-- Given data start --
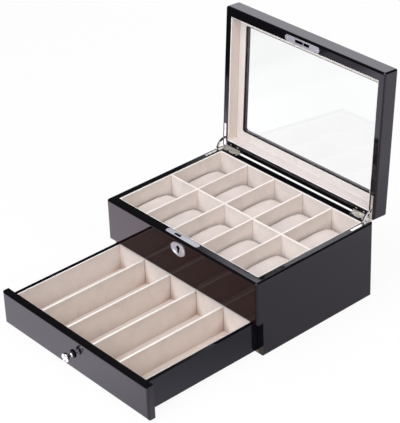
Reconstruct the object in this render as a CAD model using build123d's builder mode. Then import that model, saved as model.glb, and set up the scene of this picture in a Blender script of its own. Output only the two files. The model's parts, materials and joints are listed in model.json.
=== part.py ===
from build123d import *
import os
from math import asin, atan2, cos, degrees, radians, sin, sqrt

os.makedirs("parts", exist_ok=True)

# The box stands with the middle of its footprint at the origin, front towards -Y.
# Every piece is drawn with the lid shut and the drawer in, then written in the open
# pose: lid leaning back, drawer pulled out.

# Carcass, outside sizes and panel thicknesses
WIDTH = 300.0
DEPTH = 214.0
RIM_Z = 118.0
FRONT_WALL = 13.0
SIDE_WALL = 10.5
REAR_WALL = 9.6
BOTTOM_PANEL = 5.0
DECK_PANEL = 4.0
BAY_TOP_Z = 53.2
EDGE_ROUND = 3.0
MATING_ROUND = 0.6
FELT = 1.0
FELT_INSET = 3.0

# Lid
LID_HEIGHT = 25.0
LID_GAP = 0.4
LID_ANGLE = 94.0
TOP_PANEL = 6.5
WINDOW_SIDE = 26.0
WINDOW_FRONT = 28.5
WINDOW_REAR = 26.0
WINDOW_CORNER = 3.5
GLASS = 2.0
GLASS_LAP = 4.0
GLASS_FIT = 0.3
WINDOW_FRAME = 1.5
WINDOW_REVEAL = 2.0

# Velvet lining and dividers
TRAY_LINER = 2.0
TRAY_FLOOR = 1.5
TRAY_LINER_DROP = 0.8
TRAY_DIVIDER_DROP = 1.5
LID_LINER = 1.6
LID_LINER_DROP = 0.5
DRAWER_LINER = 1.6
DRAWER_FLOOR = 1.2
DRAWER_DIVIDER_DROP = 1.0
DIVIDER = 3.0
LONG_DIVIDERS = 4
HALVING_FIT = 0.1

# Watch pillows
PILLOW_SIDE_GAP = 0.5
PILLOW_END_GAP = 1.0
PILLOW_SEAT_GAP = 0.3
PILLOW_HEIGHT = 37.0
PILLOW_CORNER = 13.0
PILLOW_DRAW_IN = 3.0
PILLOW_CROWN = 0.45

# Drawer
DRAWER_HOLD = 8.0
DRAWER_FRONT = 10.5
DRAWER_FRONT_LIFT = 0.5
DRAWER_FRONT_GAP = 1.0
DRAWER_REAR_GAP = 0.5
DRAWER_WALL = 5.5
DRAWER_SIDE_GAP = 1.0
DRAWER_LIFT = 0.4
DRAWER_TOP_GAP = 3.2
DRAWER_BACK_SPACE = 8.5
DRAWER_TAIL_GAP = 0.4
DRAWER_BOTTOM = 3.0

# Knob
ROSE_RADIUS = 6.0
ROSE_THICKNESS = 2.2
NECK_RADIUS = 2.6
HEAD_RADIUS = 6.3
HEAD_THICKNESS = 5.0
HEAD_DOME = 1.0
KNOB_REACH = 14.0
KNOB_SCREW_RADIUS = 2.0
KNOB_SCREW_DEPTH = 7.0
KNOB_SCREW_HEAD = 3.6
KNOB_SCREW_HEAD_THICKNESS = 2.0
KNOB_SCREW_SLOT = 1.0

# Quadrant stay hinges
HINGE_BACK = 1.2
BARREL_RADIUS = 2.1
PIN_RADIUS = 1.0
PIN_FIT = 0.05
PIN_HEAD_RADIUS = 1.9
PIN_HEAD_THICKNESS = 0.6
KNUCKLE_SHARE = 0.3
KNUCKLE_GAP = 0.3
BARREL_LENGTH = 32.5
LEAF = 1.6
LEAF_WIDTH = 5.6
LEAF_INSET = 3.2
LEAF_SIDE_LENGTH = 36.0
LEAF_REAR_LENGTH = 35.0
LEAF_REAR_WIDTH = 7.0
LEAF_REAR_EDGE = 0.4
SIDE_SCREW_FIRST = 4.3
SIDE_SCREW_SECOND = 13.7
REAR_SCREW_FIRST = 5.3
REAR_SCREW_SECOND = 19.3
INLAY_FIT = 0.1
STAY_RADIUS = 14.4
STAY_WIDTH = 2.6
STAY_THICKNESS = 2.0
STAY_FIT = 0.3
STAY_LUG = 1.2
STAY_LUG_ANGLE = 6.0
STAY_POCKET_FIT = 0.5

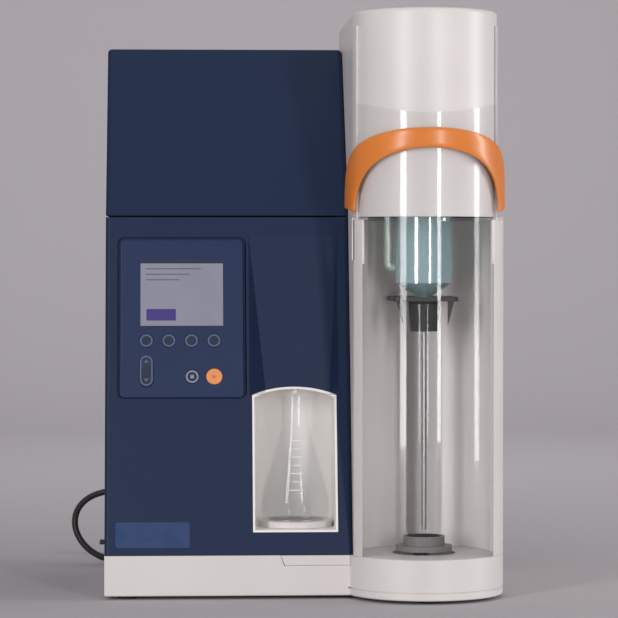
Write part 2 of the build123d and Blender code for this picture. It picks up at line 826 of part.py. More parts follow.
# Curved back wall of the chamber, slotted for the lift arm
chamber_out_r = chamber_r + chamber_wall
chamber_low = base_top + seat_gap
chamber_top = housing_top - deck_t - seat_gap
with BuildPart() as chamber_back:
    with BuildSketch(Plane.XY.offset(chamber_low)):
        with Locations((tower_x, tower_y)):
            Circle(chamber_out_r)
            Circle(chamber_r, mode=Mode.SUBTRACT)
        with Locations((tower_x, tower_y - housing_r)):
            Rectangle(4 * housing_r, 2 * housing_r, mode=Mode.SUBTRACT)
        flange_out = housing_in_r - seat_gap
        with Locations((tower_x + (chamber_r + 1 + flange_out) / 2, tower_y + chamber_wall / 2)):
            Rectangle(flange_out - chamber_r - 1, chamber_wall)
    extrude(amount=chamber_top - chamber_low)
    with BuildSketch(Plane.XZ.offset(-tower_y)):
        slot_top = tube_bottom + 3
        with Locations((tower_x, (slot_top + chamber_low) / 2)):
            Rectangle(lift_arm_width + 2 * slide_clear, slot_top - chamber_low)
    extrude(amount=-2 * chamber_r, mode=Mode.SUBTRACT)
write(chamber_back.part, "chamber_back")

# Tower sleeve: half round in front, square behind, closed on top
sleeve_low = housing_top + seat_gap
with BuildPart() as tower_sleeve:
    with BuildSketch(Plane.XY.offset(sleeve_low)):
        housing_plan(sleeve_r, tower_x - 2 * sleeve_r, rear_y)
    extrude(amount=sleeve_top - sleeve_low)
    fillet(tower_sleeve.edges().filter_by(Axis.Z).group_by(Axis.Y)[-1], sleeve_edge_r)
    fillet(tower_sleeve.faces().sort_by(Axis.Z)[-1].edges(), sleeve_edge_r)
    with BuildSketch(Plane.XY.offset(sleeve_low)):
        housing_plan(sleeve_r - sleeve_wall, tower_x - 2 * sleeve_r, rear_y - sleeve_wall)
    extrude(amount=sleeve_top - sleeve_low - sleeve_wall, mode=Mode.SUBTRACT)
write(tower_sleeve.part, "tower_sleeve")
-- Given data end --
__Challenge__.
Using the data above, print every record exactly as shown.

__Result for this task__.
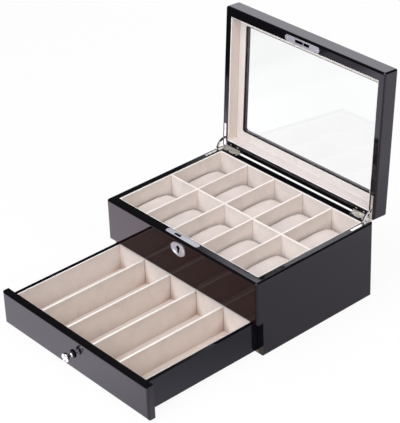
Reconstruct the object in this render as a CAD model using build123d's builder mode. Then import that model, saved as model.glb, and set up the scene of this picture in a Blender script of its own. Output only the two files. The model's parts, materials and joints are listed in model.json.
=== part.py ===
from build123d import *
import os
from math import asin, atan2, cos, degrees, radians, sin, sqrt

os.makedirs("parts", exist_ok=True)

# The box stands with the middle of its footprint at the origin, front towards -Y.
# Every piece is drawn with the lid shut and the drawer in, then written in the open
# pose: lid leaning back, drawer pulled out.

# Carcass, outside sizes and panel thicknesses
WIDTH = 300.0
DEPTH = 214.0
RIM_Z = 118.0
FRONT_WALL = 13.0
SIDE_WALL = 10.5
REAR_WALL = 9.6
BOTTOM_PANEL = 5.0
DECK_PANEL = 4.0
BAY_TOP_Z = 53.2
EDGE_ROUND = 3.0
MATING_ROUND = 0.6
FELT = 1.0
FELT_INSET = 3.0

# Lid
LID_HEIGHT = 25.0
LID_GAP = 0.4
LID_ANGLE = 94.0
TOP_PANEL = 6.5
WINDOW_SIDE = 26.0
WINDOW_FRONT = 28.5
WINDOW_REAR = 26.0
WINDOW_CORNER = 3.5
GLASS = 2.0
GLASS_LAP = 4.0
GLASS_FIT = 0.3
WINDOW_FRAME = 1.5
WINDOW_REVEAL = 2.0

# Velvet lining and dividers
TRAY_LINER = 2.0
TRAY_FLOOR = 1.5
TRAY_LINER_DROP = 0.8
TRAY_DIVIDER_DROP = 1.5
LID_LINER = 1.6
LID_LINER_DROP = 0.5
DRAWER_LINER = 1.6
DRAWER_FLOOR = 1.2
DRAWER_DIVIDER_DROP = 1.0
DIVIDER = 3.0
LONG_DIVIDERS = 4
HALVING_FIT = 0.1

# Watch pillows
PILLOW_SIDE_GAP = 0.5
PILLOW_END_GAP = 1.0
PILLOW_SEAT_GAP = 0.3
PILLOW_HEIGHT = 37.0
PILLOW_CORNER = 13.0
PILLOW_DRAW_IN = 3.0
PILLOW_CROWN = 0.45

# Drawer
DRAWER_HOLD = 8.0
DRAWER_FRONT = 10.5
DRAWER_FRONT_LIFT = 0.5
DRAWER_FRONT_GAP = 1.0
DRAWER_REAR_GAP = 0.5
DRAWER_WALL = 5.5
DRAWER_SIDE_GAP = 1.0
DRAWER_LIFT = 0.4
DRAWER_TOP_GAP = 3.2
DRAWER_BACK_SPACE = 8.5
DRAWER_TAIL_GAP = 0.4
DRAWER_BOTTOM = 3.0

# Knob
ROSE_RADIUS = 6.0
ROSE_THICKNESS = 2.2
NECK_RADIUS = 2.6
HEAD_RADIUS = 6.3
HEAD_THICKNESS = 5.0
HEAD_DOME = 1.0
KNOB_REACH = 14.0
KNOB_SCREW_RADIUS = 2.0
KNOB_SCREW_DEPTH = 7.0
KNOB_SCREW_HEAD = 3.6
KNOB_SCREW_HEAD_THICKNESS = 2.0
KNOB_SCREW_SLOT = 1.0

# Quadrant stay hinges
HINGE_BACK = 1.2
BARREL_RADIUS = 2.1
PIN_RADIUS = 1.0
PIN_FIT = 0.05
PIN_HEAD_RADIUS = 1.9
PIN_HEAD_THICKNESS = 0.6
KNUCKLE_SHARE = 0.3
KNUCKLE_GAP = 0.3
BARREL_LENGTH = 32.5
LEAF = 1.6
LEAF_WIDTH = 5.6
LEAF_INSET = 3.2
LEAF_SIDE_LENGTH = 36.0
LEAF_REAR_LENGTH = 35.0
LEAF_REAR_WIDTH = 7.0
LEAF_REAR_EDGE = 0.4
SIDE_SCREW_FIRST = 4.3
SIDE_SCREW_SECOND = 13.7
REAR_SCREW_FIRST = 5.3
REAR_SCREW_SECOND = 19.3
INLAY_FIT = 0.1
STAY_RADIUS = 14.4
STAY_WIDTH = 2.6
STAY_THICKNESS = 2.0
STAY_FIT = 0.3
STAY_LUG = 1.2
STAY_LUG_ANGLE = 6.0
STAY_POCKET_FIT = 0.5

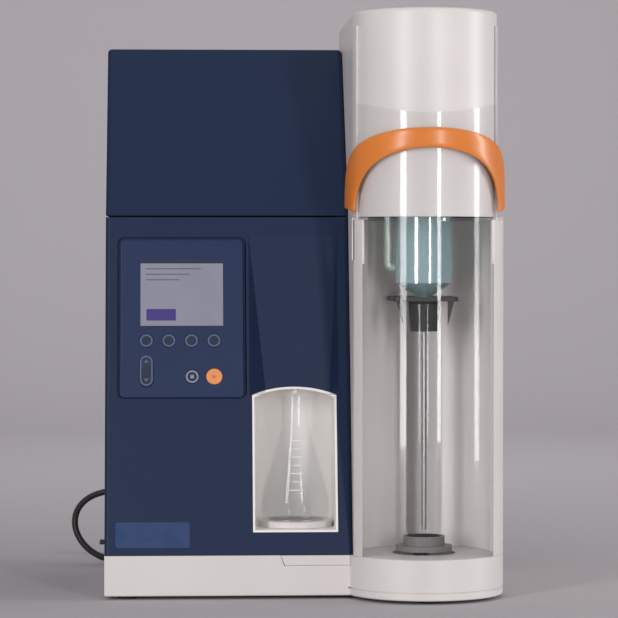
Write part 2 of the build123d and Blender code for this picture. It picks up at line 826 of part.py. More parts follow.
# Curved back wall of the chamber, slotted for the lift arm
chamber_out_r = chamber_r + chamber_wall
chamber_low = base_top + seat_gap
chamber_top = housing_top - deck_t - seat_gap
with BuildPart() as chamber_back:
    with BuildSketch(Plane.XY.offset(chamber_low)):
        with Locations((tower_x, tower_y)):
            Circle(chamber_out_r)
            Circle(chamber_r, mode=Mode.SUBTRACT)
        with Locations((tower_x, tower_y - housing_r)):
            Rectangle(4 * housing_r, 2 * housing_r, mode=Mode.SUBTRACT)
        flange_out = housing_in_r - seat_gap
        with Locations((tower_x + (chamber_r + 1 + flange_out) / 2, tower_y + chamber_wall / 2)):
            Rectangle(flange_out - chamber_r - 1, chamber_wall)
    extrude(amount=chamber_top - chamber_low)
    with BuildSketch(Plane.XZ.offset(-tower_y)):
        slot_top = tube_bottom + 3
        with Locations((tower_x, (slot_top + chamber_low) / 2)):
            Rectangle(lift_arm_width + 2 * slide_clear, slot_top - chamber_low)
    extrude(amount=-2 * chamber_r, mode=Mode.SUBTRACT)
write(chamber_back.part, "chamber_back")

# Tower sleeve: half round in front, square behind, closed on top
sleeve_low = housing_top + seat_gap
with BuildPart() as tower_sleeve:
    with BuildSketch(Plane.XY.offset(sleeve_low)):
        housing_plan(sleeve_r, tower_x - 2 * sleeve_r, rear_y)
    extrude(amount=sleeve_top - sleeve_low)
    fillet(tower_sleeve.edges().filter_by(Axis.Z).group_by(Axis.Y)[-1], sleeve_edge_r)
    fillet(tower_sleeve.faces().sort_by(Axis.Z)[-1].edges(), sleeve_edge_r)
    with BuildSketch(Plane.XY.offset(sleeve_low)):
        housing_plan(sleeve_r - sleeve_wall, tower_x - 2 * sleeve_r, rear_y - sleeve_wall)
    extrude(amount=sleeve_top - sleeve_low - sleeve_wall, mode=Mode.SUBTRACT)
write(tower_sleeve.part, "tower_sleeve")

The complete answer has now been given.